Suppose we have a situation, and want to retrieve similar situations that have occurred in the past in order to predict what will happen in the current situation.
Some events in the past are more relevant than others, depending on how similar they are to the current situation. We want the most relevant events, the "best-fit" to the current situation (very strong analogy here to best-fit texture synthesis).
We identify a set of characteristics by which the current situation may be compared to past situations, and assign each characteristic a weight. We then calculate for each past situation
relevance = weight_0 * discrepancy_0 + weight_1 * discrepancy_1 + ...
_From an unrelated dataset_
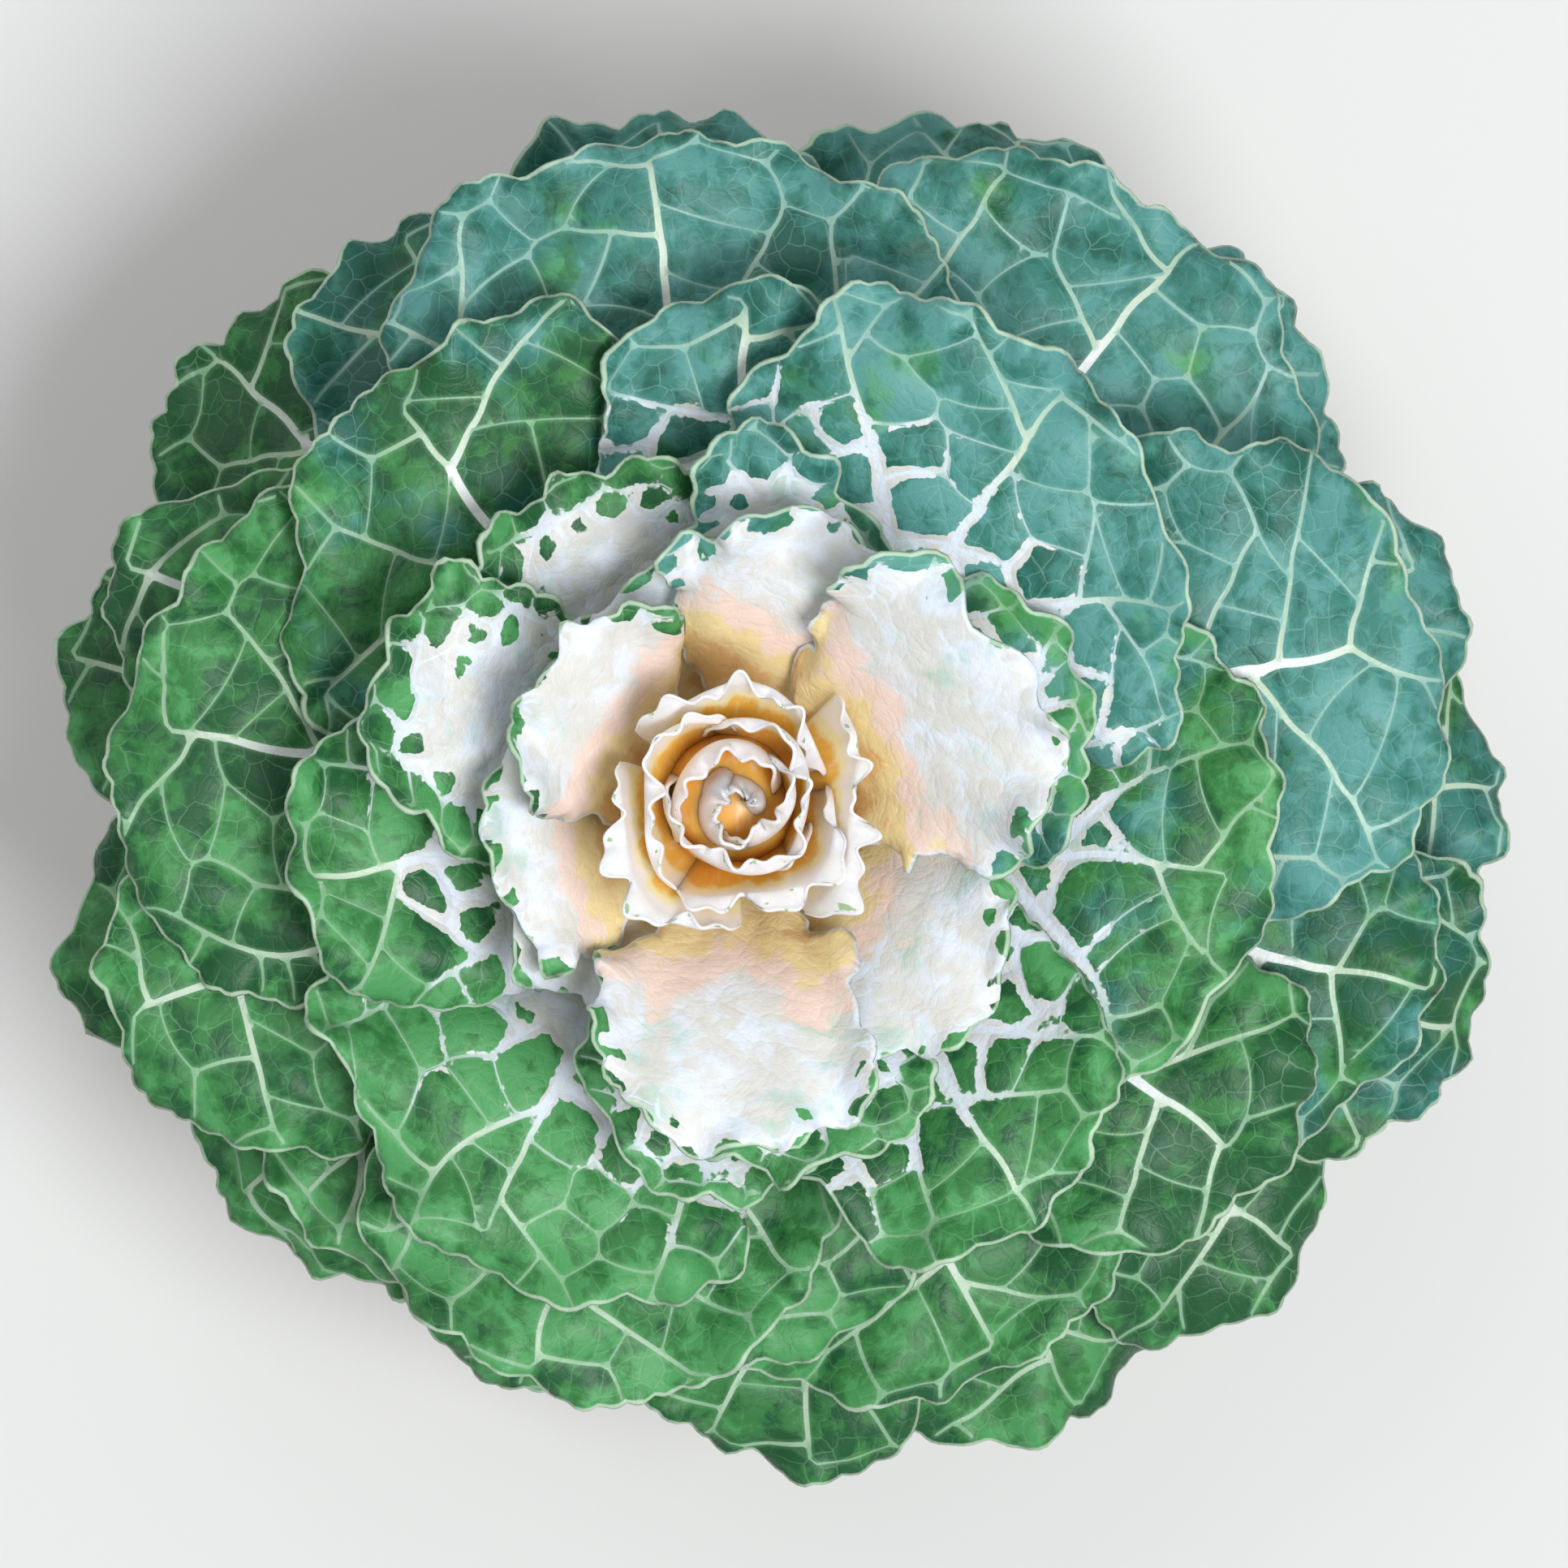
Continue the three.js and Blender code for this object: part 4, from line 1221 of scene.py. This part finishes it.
# The core that the heart's leaves stand out of: its half profile and how it is rounded.
HEART_CORE = [(0, 0), (9, 0), (12, 8), (15, 22), (12, 29), (5, 34), (0, 35)]
HEART_CORE_ROUND = 2
HEART_CORE_SIDES = 32
# The colour of depth below the lips is partly the heart's own tint and partly painted shade.
# How deep below the lips the core, the outsides and the middle of the heart are coloured.
CORE_DEPTH = 14
OUTSIDE_DEPTH = 0.55
MIDDLE_DEPTH = 2
GOLDEN_ANGLE = 137.508
TRAIT_HEART = 11


def bezier(a, b, c, d, share):
    """A cubic curve from a to d that b and c pull on."""
    rest = 1 - share
    return a * rest**3 + 3 * b * share * rest**2 + 3 * c * share**2 * rest + d * share**3


def heart_grid(index):
    """A heart leaf as a grid of points of its middle surface, foot to lip, and its height and side shares."""
    h = np.linspace(0, 1, HEART_ROWS)[:, None] ** 0.85
    a = np.linspace(-1, 1, HEART_COLUMNS)[None, :]
    age = index / (HEART_LEAVES - 1)
    own = [vary(index, TRAIT_HEART + k) for k in range(8)]
    start, curl_count, ruffle_start, frill_start, uneven, wave_count, east, north = own
    foot, mouth = blend(*HEART_FOOT, age), blend(*HEART_MOUTH, age**0.85)
    belly, top = blend(*HEART_BELLY, age**0.8), blend(*HEART_TOP, age) + HEART_UNEVEN * uneven
    waves = np.sin((HEART_WAVE_TURN + wave_count) * a + 3 * start)
    ruffle = np.sin(9 * a + 4 * ruffle_start + 1.5 * np.sin(3 * a)) + 0.6 * np.sin(23 * a + 5 * frill_start)
    lip = smooth(h, 0.8, 1) ** 2 * (1 - a**6)
    curl = 0.5 + 1.1 * np.sin((2.6 + curl_count) * a + 5 * wave_count) + 0.8 * ruffle
    notch = np.maximum(0, np.sin(11 * a + 6 * start + 2 * np.sin(4 * a))) ** 3
    radius = bezier(foot, blend(foot, belly, 0.45), belly * 1.2, mouth, h)
    radius = radius + h**2 * (HEART_SPIRAL * a + blend(*HEART_WAVE, age) * waves)
    radius = radius + lip * blend(*HEART_LIP, age) * curl
    crest = top - HEART_SINK - HEART_SHOULDER * a**6 - HEART_CROWN * a**2
    height = HEART_SINK + bezier(0, 0.33, 0.8, 1, h) * crest
    height = height + h**3 * (HEART_WAVE_RISE * waves + HEART_WAVE_RISE * ruffle)
    height = height - lip * (blend(*HEART_DROOP, age) + HEART_NOTCH * notch)
    turn = math.radians(HEART_START + GOLDEN_ANGLE * index) + a * math.radians(blend(*HEART_WRAP, age))
    x = radius * np.cos(turn) + h**2 * (HEART_DRIFT * east + HEART_LEAN * (1 - age))
    y = radius * np.sin(turn) + h**2 * (HEART_DRIFT * north - HEART_LEAN / 2 * (1 - age))
    points = np.stack([x, y, height], axis=-1)
    return points, np.broadcast_to(h, points.shape[:2]), np.broadcast_to(a, points.shape[:2])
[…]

I hypothesize that normal people calculate each discrepancy as the squared difference between the current and past value of each characteristic (or thereabouts), whereas people in the autistic spectrum calculate the discrepancy as the absolute difference between values (or thereabouts). Normal people use L2, autisitic people use L1... actually most people are probably somewhere in between... L1.9, L1.2, L1.9, whatever, but with people very close to L2 being disgustingly normal and people very close to L1 highly autistic.
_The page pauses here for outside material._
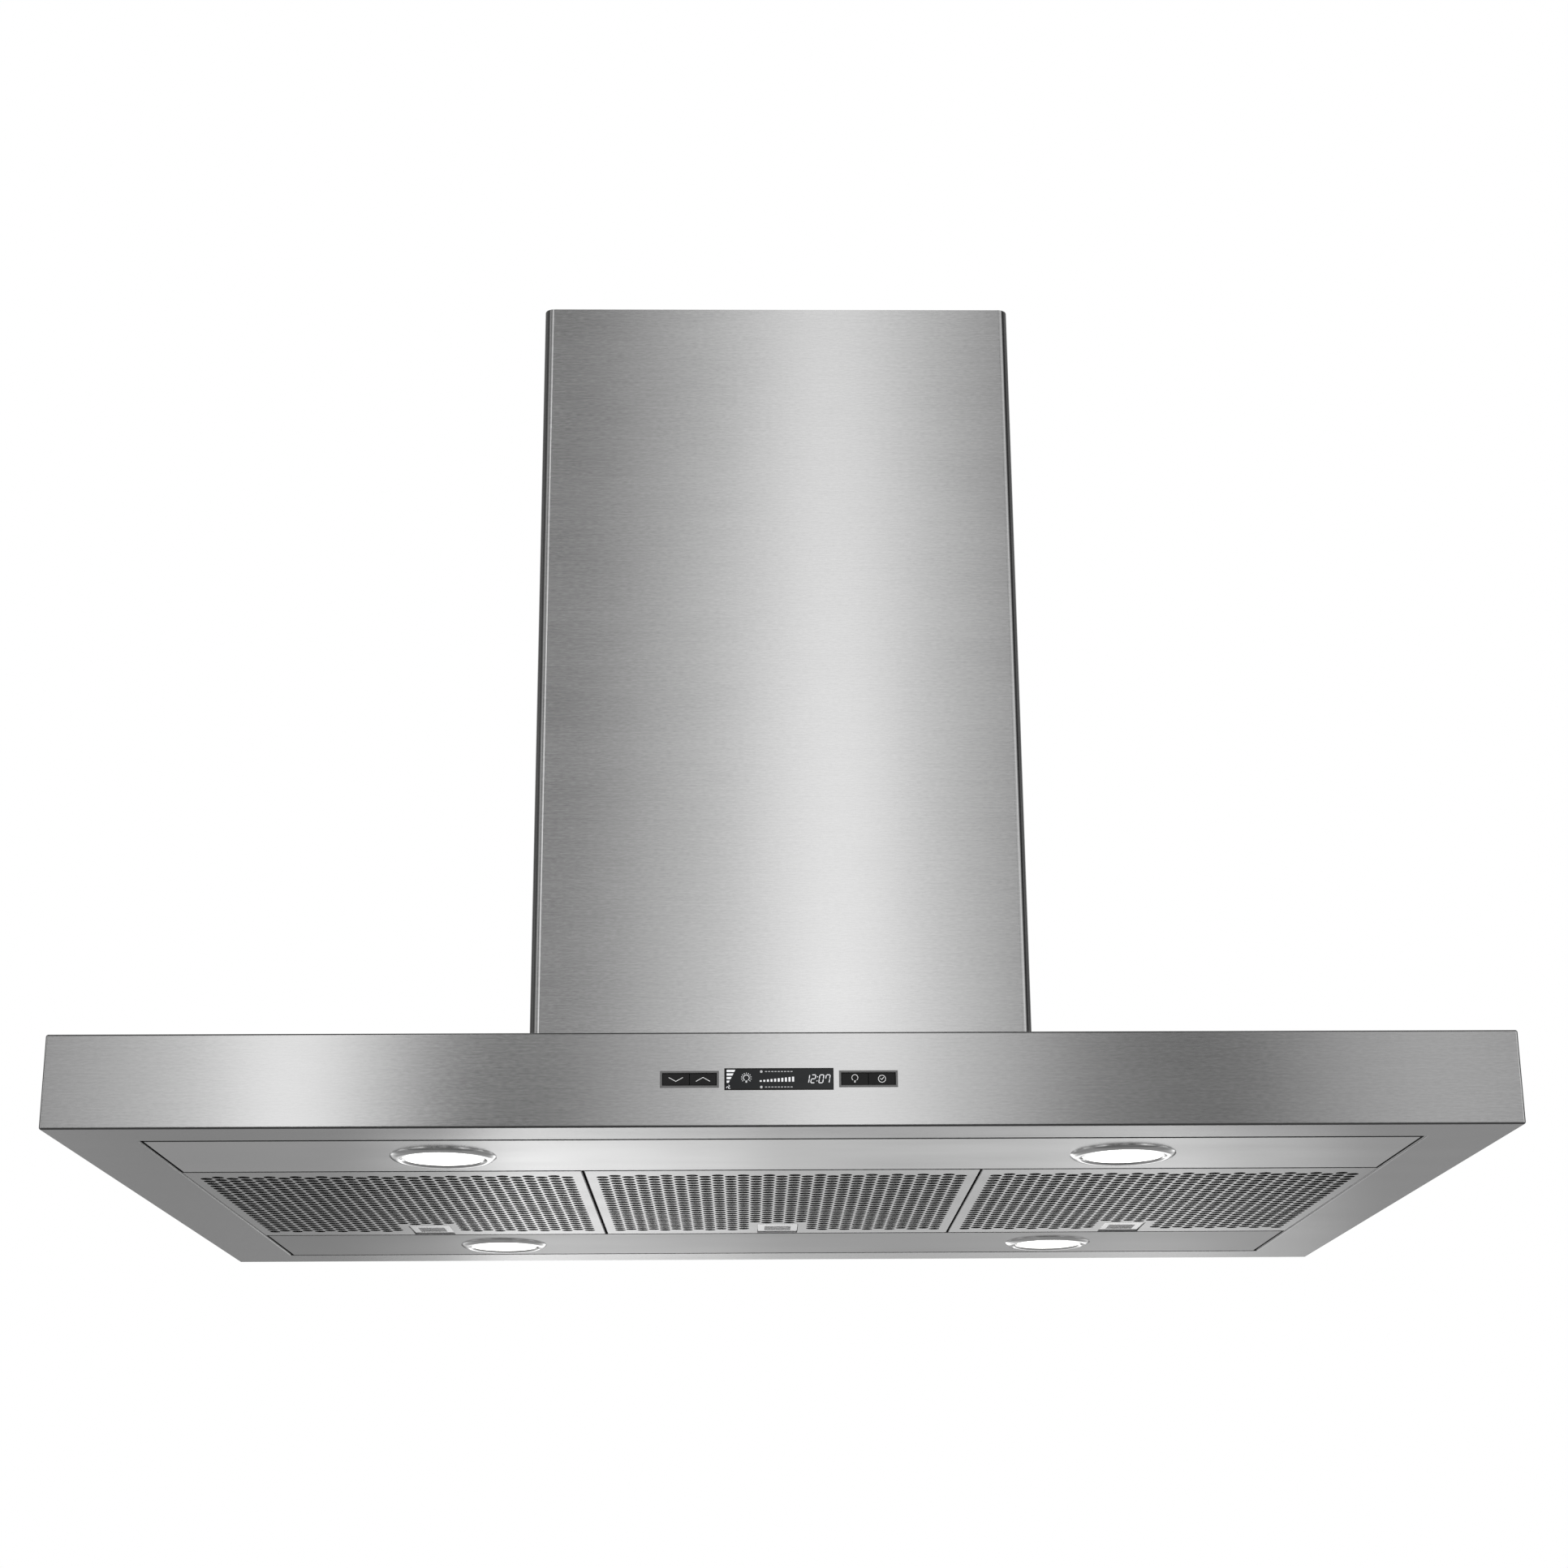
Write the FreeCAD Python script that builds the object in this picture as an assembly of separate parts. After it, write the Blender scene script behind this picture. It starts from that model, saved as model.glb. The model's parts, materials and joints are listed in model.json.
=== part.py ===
import FreeCAD, Part
import math
import os

os.makedirs("parts", exist_ok=True)

# Ceiling-hung island range hood. Millimetres. The origin is the centre of the ceiling plate's top
# face, +Z up, the control panel faces -Y and +X is to the right of someone who faces it.
# Heights called "up" are measured from the underside of the canopy.

# ---- driving dimensions -----------------------------------------------------------------------
HOOD_WIDTH = 1070.0
HOOD_DEPTH = 700.0
HOOD_HEIGHT = 776.0        # ceiling to the underside of the canopy, fully raised
FASCIA_HEIGHT = 70.0
SHEET = 1.2                # canopy sheet
THIN_SHEET = 1.0           # covers and blower sheet
BEND = 1.6                 # outside radius of the underside's folded edges
SHELL_CORNER = 1.8
TOP_FLANGE = 20.0          # the shell's flange round its open top
TOP_LAP = 8.0              # from the shell's outside to the top sheet's edge

CHIMNEY_WIDTH = 410.0
CHIMNEY_DEPTH = 300.0
CHIMNEY_CORNER = 8.0
COVER_GAP = 0.7            # between the nested covers
COVER_SPLIT = 0.15         # half the joint between a front and a back cover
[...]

- Autistic people will not be bothered by a single peculiar characteristic if all the other characteristics match quite well. A correspondence with many similar features will lock in, despite discrepancies a normal person would find glaringly obvious.
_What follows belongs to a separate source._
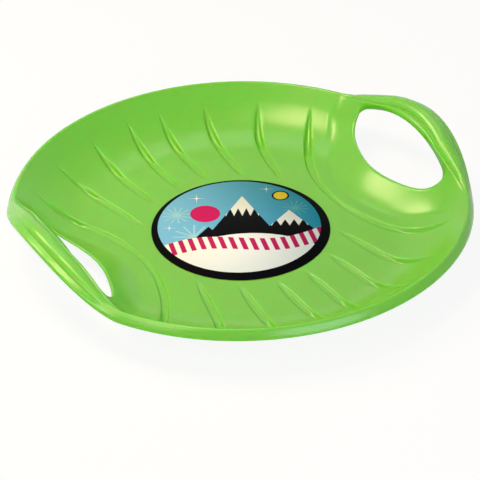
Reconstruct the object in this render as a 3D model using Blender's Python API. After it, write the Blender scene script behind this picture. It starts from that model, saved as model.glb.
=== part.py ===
"""Moulded snow saucer: a dished shell with runner ribs and two hand grips, and its centre label.

Metres, +Z up. The grips lie along X. The origin is the middle of the underside, on the plane
that the runner ribs stand on.
"""

import math

import bmesh
import bpy

# Lengths along a grip's axis, one after the other, from the middle out to the rim
LABEL_RADIUS = 0.1128
RIB_GAP = 0.0092
WRAP_INSET = 0.0150
SCOOP_INSET = 0.0210
SCOOP_DEPTH = 0.0426
OPENING_DEPTH = 0.0507
FLANGE_WIDTH = 0.0058
LEDGE_WIDTH = 0.0040
BEAD_WIDTH = 0.0209
GRIP_LIP_WIDTH = 0.0080

# Dish wall
SHEET = 0.0025
WALL_RUN = 0.0824
WALL_HEIGHT = 0.0348
WALL_CURVE = 2.16

# Rim: the wall's top slopes on up to a rounded crest, and the outer face falls steeply from it
RIM_RISE = 0.0175
RIM_WIDTH = 0.0276
CREST_INSET = 0.0028
RIM_SKIRT = 0.0102
CREST_INNER_SHARE = 0.22
CREST_OUTER_SHARE = 0.9
FACE_SHARES = (0.5, 0.8, 0.9)

# Hand grips
GRIP_RISE = 0.0387
GRIP_HALF_ANGLE = math.radians(30.8)
GRIP_CURVE = 1.46
GRIP_INNER_CURVE = 1.2
GRIP_PLAN_CURVE = 2.4
CREST_REACH = 1.2
BEAD_HALF_ANGLE = math.radians(26.0)
BEAD_CURVE = 0.5
BEAD_HEIGHT = 0.0082
BEAD_FOOT_HEIGHT = 0.0022
FLANGE_DROP = 0.0050
GRIP_LIP_DROP = 0.0015
GRIP_SKIRT = 0.0040

# Hand openings and the scoops that lead down from them
OPENING_HALF_ANGLE = math.radians(21.9)
CORNER_DEPTH = 0.0050
CORNER_ANGLE = math.radians(2.6)
SCOOP_END_ANGLE = math.radians(32.1)
SCOOP_POWER = 1.75
SCOOP_BASE_SHARE = 0.36

# Runner ribs
RIB_WIDTH = 0.0120
RIB_FLOOR_WIDTH = 0.0060
RIB_DEPTH = 0.0024
LEAF_LENGTH = 0.0600
LEAF_WIDTH = 0.0135
LEAF_DEPTH = 0.0046
LEAF_POWER = 0.6
LEAF_SIDE = 1.5
RIB_CAP = 0.0045
RIB_TIP_GAP = 0.0064
RIB_TIP_LENGTH = 0.0470
RIB_TIP_SHARE = 0.25
SOLE_TRIM = 0.00015
# Each straight rib: its angle at its inner end, at its tip, and how fast it turns between them
STRAIGHT_RIBS = (
    (math.radians(34.0), math.radians(54.2), 2.4),
    (math.radians(58.9), math.radians(70.6), 1.8),
    (math.radians(80.5), math.radians(84.6), 1.7),
)
WRAP_END_ANGLE = math.radians(38.2)
WRAP_POWER = 2.0

# Label
LABEL_THICKNESS = 0.0004
SEAT_GAP = 0.0003

# Mesh steps
FIELD_END_ANGLE = math.radians(40.5)
ROW_SHARES = (0.05, 0.1, 0.16, 0.24, 0.34, 0.46, 0.58, 0.7, 0.82, 0.92, 1.0)
GAP_SHARES = ((1 / 3, 2 / 3), (1 / 3, 2 / 3), (1 / 2,), ())
SCOOP_ROW_SHARES = (0.25, 0.5, 0.75)
OPENING_STEPS = 7
CREST_STEPS = 2
BEAD_STEPS = 5
LABEL_STEPS = 96
MERGE = 0.00001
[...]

- Conversely, normal people will be bothered by surface details and not see underlying patterns. Irrelevant details will derail their thoughts, preventing them from making connections an autistic person would find glaringly obvious. Their behaviour will be highly inconsistent between contexts, and prone to monkey-see-monkey-do rituals.
- Once derailed, autistic people will make large leaps. Their thoughts will be somewhat like a montage, full of sharp dividing lines. They'll jump tracks, then lock in to a different line of thought as thought the previous one had never existed.
- Conversely, normal people will muck around within a small space of comfortable ideas, unable to conceive of things that seriously upset the dominant paradigm, no matter how stupid it is.
This hypothesis is testable by looking at what analogies people make in abstract problems. For example, create a set of geometric figures with features of varying sizes, lengths, and angles (ie real-valued characteristics), ask people to group them into sets, calculate the weights and norm their grouping is based on (a la k-means).
AD/HD may involve a smaller selection of characteristics than normal -- a smaller number of non-trivial weights... yielding an oblate set of results, a sub-space sharp as a knife ... still thinking about this. Should be orthogonal to autism, as they can co-occur.